I think one thing to keep in mind is that if you're utilizing crypto data, there is an extra trade involved during a balance. Unless, of course, the exchange supports the tether pair(s) (USDT) that are targeted for the re-balance. Thus, the commission rate is not accurately represented during training or testing.
@schmidtj yes man, two graphs with placeholder training = tf.placeholder_with_default(False, shape=(), name='training')
set to True during Training and to False during Test.
Also during Train we have to insert extra_update_ops = tf.get_collection(tf.GraphKeys.UPDATE_OPS)
to tensor list
I implemented BN using tf.layers.batch_normalization
as suggested by @lytkarinskiy -- but I don't creating two graphs isn't necessary.
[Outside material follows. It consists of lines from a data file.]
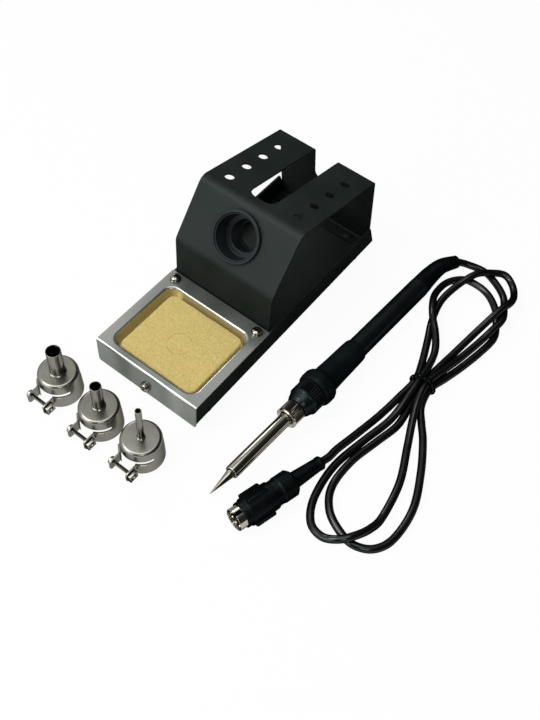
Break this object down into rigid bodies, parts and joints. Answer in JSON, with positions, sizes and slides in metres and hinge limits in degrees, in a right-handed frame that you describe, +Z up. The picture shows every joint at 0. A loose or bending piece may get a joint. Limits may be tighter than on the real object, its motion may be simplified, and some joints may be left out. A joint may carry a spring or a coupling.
{
  "type": "hot air rework station accessory set",
  "caption": "Soldering iron with its coiled cord and plug, black sheet metal iron stand with a sponge tray, and clamp-on hot air nozzles standing in a row.",
  "frame": {"origin": "on the table below the middle of the box of all but the cord and its plug", "axes": "+Z up, +Y from the sponge tray to the rear of the stand, +X from the stand towards the iron"},
  "size_m": [0.2057, 0.248, 0.0787],
  "materials": {
    "black_steel": "black powder coat with a fine texture",
    "tray_steel": "plain pressed sheet, satin",
    "polished_steel": "bright plated",
    "nozzle_steel": "bright nickel plate with soft reflections",
    "screw_steel": "nickel plated",
    "sponge_yellow": "pressed cellulose foam, pale yellow with darker specks",
    "handle_black": "satin black moulding",
    "rubber_black": "soft black rubber",
    "cord_black": "smooth, slightly glossy black sheath",
    "ceramic_white": "white fired ceramic",
    "board_green": "green board lacquer"
  },
  "bodies": {
    "stand_and_iron": {"base_channel": "black_steel", "upper_cover": "black_steel", "cover_rivet_1": "screw_steel", "cover_rivet_2": "screw_steel", "cover_rivet_3": "screw_steel", "cover_rivet_4": "screw_steel", "rubber_foot_1": "rubber_black", "rubber_foot_2": "rubber_black", "rubber_foot_3": "rubber_black", "rubber_foot_4": "rubber_black", "iron_rest_bush": "handle_black", "bush_retaining_ring": "handle_black", "sponge_tray": "tray_steel", "tray_screw_rear_left": "screw_steel", "tray_screw_rear_right": "screw_steel", "tray_screw_front": "screw_steel", "front_collar": "handle_black", "heating_element": "ceramic_white", "grip_sleeve": "handle_black", "handle_tube": "handle_black", "terminal_board": "board_green", "handle_strain_relief": "rubber_black", "iron_cord": "cord_black", "cord_tie": "rubber_black", "plug_shell": "polished_steel", "plug_insulator": "rubber_black", "plug_body": "rubber_black", "plug_strain_relief": "rubber_black", "plug_pin_1": "polished_steel", "plug_pin_2": "polished_steel", "plug_pin_3": "polished_steel", "plug_pin_4": "polished_steel", "plug_pin_5": "polished_steel"},
    "sponge": {"sponge": "sponge_yellow"},
    "tip_assembly": {"tip_tube": "polished_steel", "iron_tip": "polished_steel"},
    "tube_nut": {"tube_nut": "polished_steel"},
    "plug_collar": {"plug_collar": "handle_black"},
    "nozzle_large": {"nozzle_large_cup": "nozzle_steel", "nozzle_large_outlet": "nozzle_steel", "nozzle_large_clamp_nut": "screw_steel"},
    "nozzle_large_screw": {"nozzle_large_clamp_screw": "screw_steel"},
    "nozzle_medium": {"nozzle_medium_cup": "nozzle_steel", "nozzle_medium_outlet": "nozzle_steel", "nozzle_medium_clamp_nut": "screw_steel"},
    "nozzle_medium_screw": {"nozzle_medium_clamp_screw": "screw_steel"},
    "nozzle_small": {"nozzle_small_cup": "nozzle_steel", "nozzle_small_outlet": "nozzle_steel", "nozzle_small_clamp_nut": "screw_steel"},
    "nozzle_small_screw": {"nozzle_small_clamp_screw": "screw_steel"}
  },
  "joints": [
    {"name": "sponge_lift", "type": "slide", "parent": "stand_and_iron", "child": "sponge", "axis": [0, 0, 1], "range_m": [0, 0.04]},
    {"name": "nozzle_large_lift", "type": "slide", "parent": "stand_and_iron", "child": "nozzle_large", "axis": [0, 0, 1], "range_m": [0, 0.06]},
    {"name": "nozzle_large_screw_turn", "type": "hinge", "parent": "nozzle_large", "child": "nozzle_large_screw", "pos_m": [-0.05618, -0.1153, 0.0052], "axis": [-1, 0, 0], "range_deg": [-1080, 1080]},
    {"name": "nozzle_medium_lift", "type": "slide", "parent": "stand_and_iron", "child": "nozzle_medium", "axis": [0, 0, 1], "range_m": [0, 0.06]},
    {"name": "nozzle_medium_screw_turn", "type": "hinge", "parent": "nozzle_medium", "child": "nozzle_medium_screw", "pos_m": [-0.02467, -0.1172, 0.0052], "axis": [-1, 0, 0], "range_deg": [-1080, 1080]},
    {"name": "nozzle_small_lift", "type": "slide", "parent": "stand_and_iron", "child": "nozzle_small", "axis": [0, 0, 1], "range_m": [0, 0.06]},
    {"name": "nozzle_small_screw_turn", "type": "hinge", "parent": "nozzle_small", "child": "nozzle_small_screw", "pos_m": [0.00473, -0.1173, 0.0052], "axis": [-1, 0, 0], "range_deg": [-1080, 1080]},
    {"name": "tip_assembly_slide", "type": "slide", "parent": "stand_and_iron", "child": "tip_assembly", "axis": [-0.0449, -0.9981, 0.0426], "range_m": [0, 0.006]},
    {"name": "tube_nut_turn", "type": "hinge", "parent": "tip_assembly", "child": "tube_nut", "pos_m": [0.0542, -0.03962, 0.01168], "axis": [-0.0449, -0.9981, 0.0426], "range_deg": [0, 2161]},
    {"name": "plug_collar_slide", "type": "slide", "parent": "stand_and_iron", "child": "plug_collar", "axis": [0.2519, 0.9669, -0.0417], "range_m": [0, 0.003], "stiffness_N_per_m": 300}
  ],
  "couplings": [
    {"joint": "tube_nut_turn", "follows": "tip_assembly_slide", "rad_per_m": 6283.2}
  ]
}
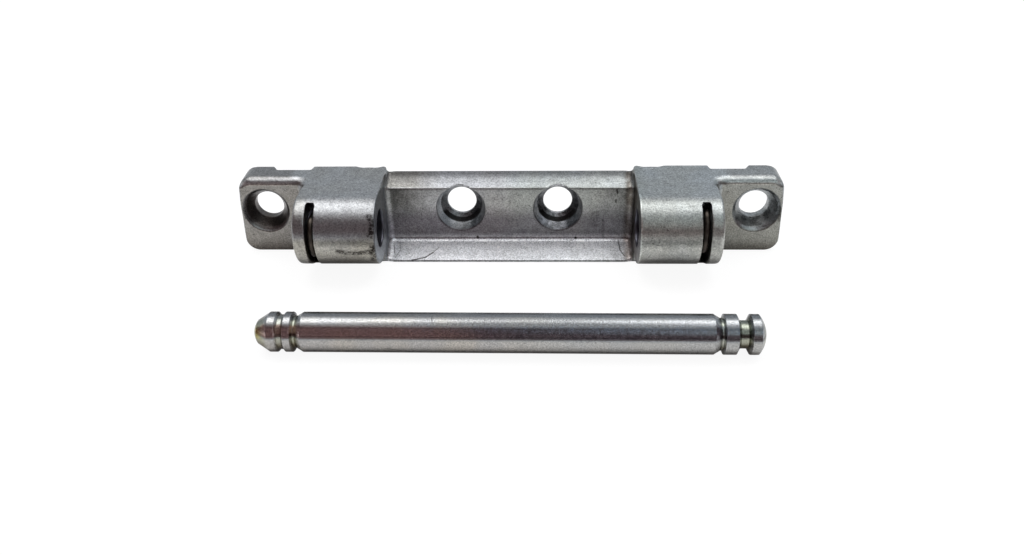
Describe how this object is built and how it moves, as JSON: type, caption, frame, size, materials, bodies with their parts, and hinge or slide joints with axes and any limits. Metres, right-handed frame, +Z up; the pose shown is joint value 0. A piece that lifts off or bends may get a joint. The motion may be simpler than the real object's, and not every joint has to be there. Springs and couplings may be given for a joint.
{
  "type": "window scissor stay bearing",
  "caption": "Cast bearing block that carries a tilt window's scissor stay, with two wire-clipped knuckles and its grooved hinge pin drawn out.",
  "frame": {"origin": "centre of the screw row, on the back of the web between the knuckles", "axes": "+X along the hinge axis, +Y into the window frame, +Z up"},
  "size_m": [0.0938, 0.0374, 0.0141],
  "materials": {
    "cast_zinc": "fine-grained zinc die casting with a thin worn plating",
    "plated_steel": "turned steel, zinc plated with a faint yellow passivation",
    "spring_wire": "drawn spring steel, lightly oiled"
  },
  "bodies": {
    "root": {"bearing_body": "cast_zinc", "hinge_pin": "plated_steel", "left_wire_clip": "spring_wire", "right_wire_clip": "spring_wire"}
  },
  "joints": []
}
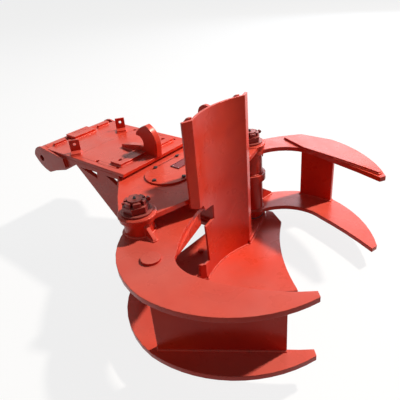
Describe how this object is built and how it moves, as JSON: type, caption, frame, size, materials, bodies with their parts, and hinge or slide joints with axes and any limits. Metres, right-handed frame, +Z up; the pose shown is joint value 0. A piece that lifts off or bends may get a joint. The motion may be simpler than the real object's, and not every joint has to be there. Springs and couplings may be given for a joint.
{
  "type": "tree shear",
  "caption": "Hydraulic tree shear with two hooked arms that close over a fixed spear knife, an upright cradle and a rear coupler frame.",
  "frame": {"origin": "on the knife's flat underside, midway between the two arm pins", "axes": "+X forward to the mouth, +Y across to the far arm, +Z up along the pins"},
  "size_m": [1.2998, 1.0081, 0.591],
  "materials": {
    "enamel": "gloss",
    "steel": "satin",
    "black": "satin",
    "chrome": "polished"
  },
  "bodies": {
    "frame": {"rear_plate": "enamel", "side_plate_near": "enamel", "side_plate_far": "enamel", "nose_plates": "enamel", "coupler_tube": "enamel", "latch_pad": "enamel", "latch_pad_screws": "enamel", "edge_bars": "enamel", "hook": "enamel", "strap": "enamel", "hose_brackets": "enamel", "packing_bar": "enamel", "top_plate": "enamel", "service_cover": "enamel", "cover_bolts": "black", "name_plate": "steel", "bottom_plate": "enamel", "knife": "enamel", "knife_bolts": "enamel", "cradle": "enamel", "cradle_spine": "enamel", "cradle_side_ribs": "enamel", "near_pin": "steel", "far_pin": "steel", "pin_rings": "enamel", "nut_washers": "enamel", "pin_nuts": "enamel", "split_pins": "steel", "thrust_washers": "steel"},
    "near_arm": {"near_upper_plate": "enamel", "near_lower_plate": "enamel", "near_web": "enamel", "near_hub": "enamel", "near_bushes": "steel", "near_boss": "enamel", "near_hub_rib": "enamel", "near_heel_web": "enamel", "near_crank": "enamel", "near_crank_pin": "steel"},
    "far_arm": {"far_upper_plate": "enamel", "far_lower_plate": "enamel", "far_web": "enamel", "far_hub": "enamel", "far_bushes": "steel", "far_hub_ribs": "enamel", "far_top_bar": "enamel", "far_crank": "enamel", "far_crank_pin": "steel"},
    "cylinder_barrel": {"barrel": "black", "barrel_fork": "steel", "gland": "steel", "hose_ports": "steel"},
    "cylinder_rod": {"rod": "chrome", "rod_fork": "steel", "piston": "steel"}
  },
  "joints": [
    {"name": "near_arm_swing", "type": "hinge", "parent": "frame", "child": "near_arm", "pos_m": [0, -0.294, 0.1805], "axis": [0, 0, 1], "range_deg": [0, 34]},
    {"name": "far_arm_swing", "type": "hinge", "parent": "frame", "child": "far_arm", "pos_m": [0, 0.294, 0.1805], "axis": [0, 0, -1], "range_deg": [0, 34]},
    {"name": "barrel_swing", "type": "hinge", "parent": "near_arm", "child": "cylinder_barrel", "pos_m": [-0.08511, -0.22751, 0.2115], "axis": [0, 0, 1], "range_deg": [-34, 0]},
    {"name": "rod_swing", "type": "hinge", "parent": "far_arm", "child": "cylinder_rod", "pos_m": [-0.08511, 0.22751, 0.2115], "axis": [0, 0, -1], "range_deg": [-34, 0]}
  ],
  "couplings": [
    {"joint": "far_arm_swing", "follows": "near_arm_swing", "ratio": 1},
    {"joint": "barrel_swing", "follows": "near_arm_swing", "ratio": -1},
    {"joint": "rod_swing", "follows": "near_arm_swing", "ratio": -1}
  ]
}
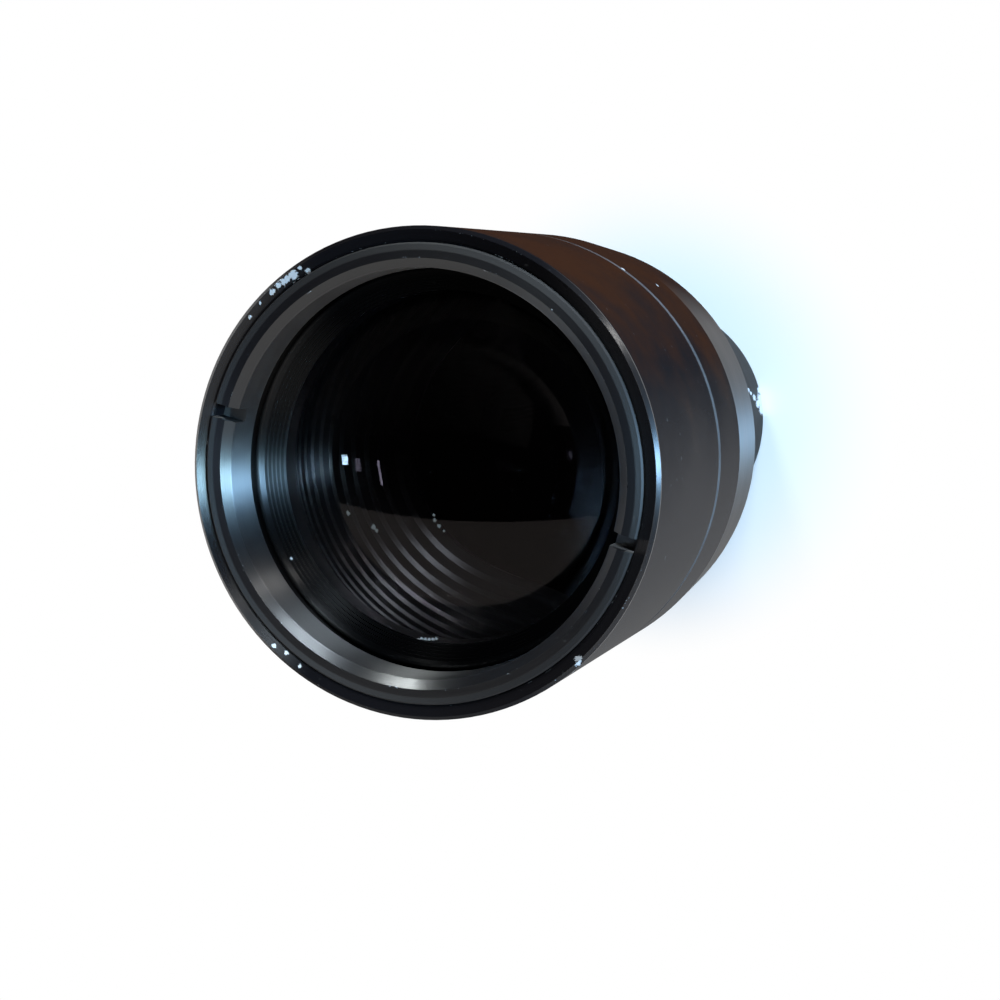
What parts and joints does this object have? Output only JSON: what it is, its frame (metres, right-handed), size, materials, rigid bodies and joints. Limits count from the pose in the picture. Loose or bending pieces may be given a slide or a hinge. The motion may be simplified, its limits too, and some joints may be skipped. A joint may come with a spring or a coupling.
{
  "type": "eyepiece lens",
  "caption": "Black turned eyepiece: a deep mouth with a slotted retaining ring over a large eye lens, a straight barrel that tapers a little, and a narrower nose that slides into an instrument.",
  "frame": {"origin": "middle of the flat end of the nose, on which the eyepiece stands", "axes": "+Z along the optical axis from the nose to the eye lens, +X through the spanner slots of the front retaining ring"},
  "size_m": [0.048, 0.048, 0.0918],
  "materials": {
    "barrel_black": "turned, black anodised, satin",
    "ring_black": "turned, black anodised, semi-gloss",
    "nose_black": "turned, black anodised, chipped at the end",
    "inner_black": "threaded against stray light, matte black",
    "eye_glass": "polished and coated",
    "inner_glass": "polished and coated"
  },
  "bodies": {
    "root": {"front_barrel": "barrel_black", "main_barrel": "barrel_black", "nose_tube": "nose_black", "front_retaining_ring": "ring_black", "eye_lens_cell": "ring_black", "eye_lens": "eye_glass", "eye_lens_lock_ring": "inner_black", "middle_lock_ring": "inner_black", "stepped_baffle": "inner_black", "middle_lens": "inner_glass", "lens_spacer": "inner_black", "doublet_crown": "inner_glass", "doublet_flint": "inner_glass", "field_stop": "inner_black", "nose_spacer": "inner_black", "nose_flint": "inner_glass", "nose_crown": "inner_glass", "nose_lock_ring": "inner_black"}
  },
  "joints": []
}
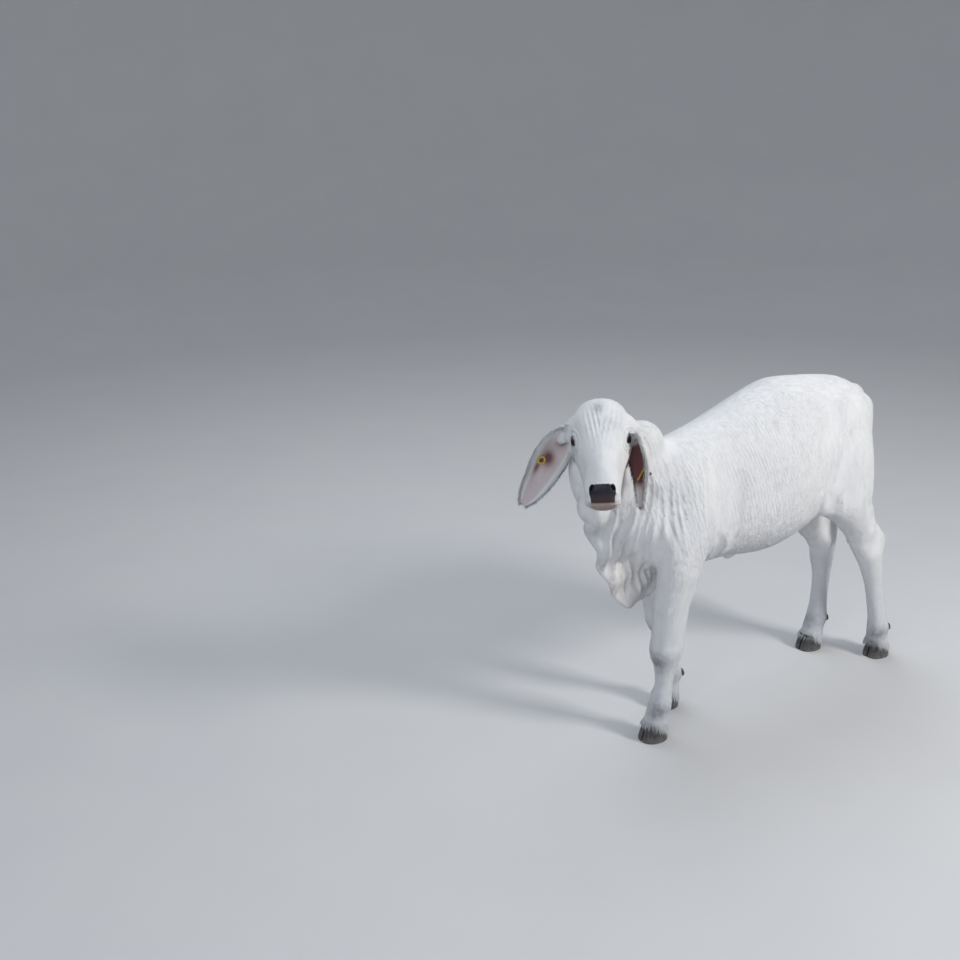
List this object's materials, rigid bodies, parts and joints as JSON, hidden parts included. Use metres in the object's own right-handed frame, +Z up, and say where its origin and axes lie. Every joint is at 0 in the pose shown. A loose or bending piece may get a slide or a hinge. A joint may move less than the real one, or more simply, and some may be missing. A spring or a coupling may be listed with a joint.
{
  "type": "brahman calf",
  "caption": "Life-size still model of a young white Brahman calf standing square, head turned to its left, with drooping ears, small hump, loose dewlap and blank ear tags.",
  "frame": {"origin": "on the floor, under the middle of the bounding box", "axes": "-X the way the body faces, -Y the calf's left side, +Z up"},
  "size_m": [1.22, 0.3092, 0.9068],
  "materials": {
    "coat": "short white hair over loose grey hide",
    "ear_skin": "short white hair outside, bare maroon skin inside",
    "nose": "moist black skin",
    "chin": "thin pale hair over pinkish skin",
    "eye": "wet, very dark",
    "horn": "dull dark hoof horn",
    "switch_hair": "dark hair in locks",
    "tag_yellow": "blank yellow plastic",
    "tag_dark": "dark plastic"
  },
  "bodies": {
    "root": {"barrel": "coat", "chest": "coat", "dewlap": "coat", "ear_left": "ear_skin", "ear_right": "ear_skin", "eye_left": "eye", "eye_right": "eye", "fore_left_cannon": "coat", "fore_left_claw_left": "horn", "fore_left_claw_right": "horn", "fore_left_dewclaw_left": "horn", "fore_left_dewclaw_right": "horn", "fore_left_forearm": "coat", "fore_left_knee": "coat", "fore_left_pastern": "coat", "fore_right_cannon": "coat", "fore_right_claw_left": "horn", "fore_right_claw_right": "horn", "fore_right_dewclaw_left": "horn", "fore_right_dewclaw_right": "horn", "fore_right_forearm": "coat", "fore_right_knee": "coat", "fore_right_pastern": "coat", "head": "coat", "hind_left_cannon": "coat", "hind_left_claw_left": "horn", "hind_left_claw_right": "horn", "hind_left_dewclaw_left": "horn", "hind_left_dewclaw_right": "horn", "hind_left_gaskin": "coat", "hind_left_hock": "coat", "hind_left_pastern": "coat", "hind_right_cannon": "coat", "hind_right_claw_left": "horn", "hind_right_claw_right": "horn", "hind_right_dewclaw_left": "horn", "hind_right_dewclaw_right": "horn", "hind_right_gaskin": "coat", "hind_right_hock": "coat", "hind_right_pastern": "coat", "hump": "coat", "lower_jaw": "chin", "neck": "coat", "nose_pad": "nose", "rump": "coat", "shoulder_left": "coat", "shoulder_right": "coat", "tag_left_plate": "tag_yellow", "tag_left_stud": "tag_dark", "tag_right_button": "tag_yellow", "tag_right_stud": "tag_dark", "tail": "coat", "tail_switch": "switch_hair", "thigh_left": "coat", "thigh_right": "coat"}
  },
  "joints": []
}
I believe TFLearn will set all trainable parameters in a graph to False
when tflearn.is_training(False, self.session)
is called at line 209
of nnagent.py
module.
Unfortunately, adding BN after all convolutional layers (even on the last one before the softmax) doesn't appear to solve the vanishing gradients on the cash bias. Looking at the programlog
, BTC bias is zero all the time as before. @lytkarinskiy @joostbr can you confirm that you were able to get significant non-zero cash bias values during backtesting? Perhaps can you attach a log file?
@schmidtj I believe the program accounts for the dual transaction cost during rebalancing in the transaction remainder factor mu. But of course does not capture USD -> BTC -> USD if that is what you meant.
@dlacombejr I started doing my own coding before public code release, so I can't give you the official log. But I can attach img which I use as log =) First image row is portfolio values for trained model with 0,25% fee and same model applied zero fee Second row image is relative price graph Third row image is a) w and b) is mean w for every coin during period
Model was trained just for 2000 steps and data is from Kraken exchange.
@dlacombejr Thank goodness for TFLearn. I'm testing now, but reading the documentation, I believe you are correct that two graphs are not required when using TFLearn instead of vanilla tensorflow. Cheers.
And, yes that's what I mean, the additional fee when going from USDT -> BTC -> ALT and vice-versa.
@lytkarinskiy thanks for sharing that! I can see that the BTC cash bias is definitely not zero in your omega history. Do you have any suggestions as to why I'm not able to replicate those non-zero cash bias values even when using BN?
I am also considering other ways to get a cash vote instead of using a bias. One idea I'm thinking of implementing is actually getting the BTC cash vote from reversed_USDT
and just dropping the cash bias. In this way, there will just be votes from the convolutional layers and no bias added to it. Any thoughts on whether this may or may not be successful?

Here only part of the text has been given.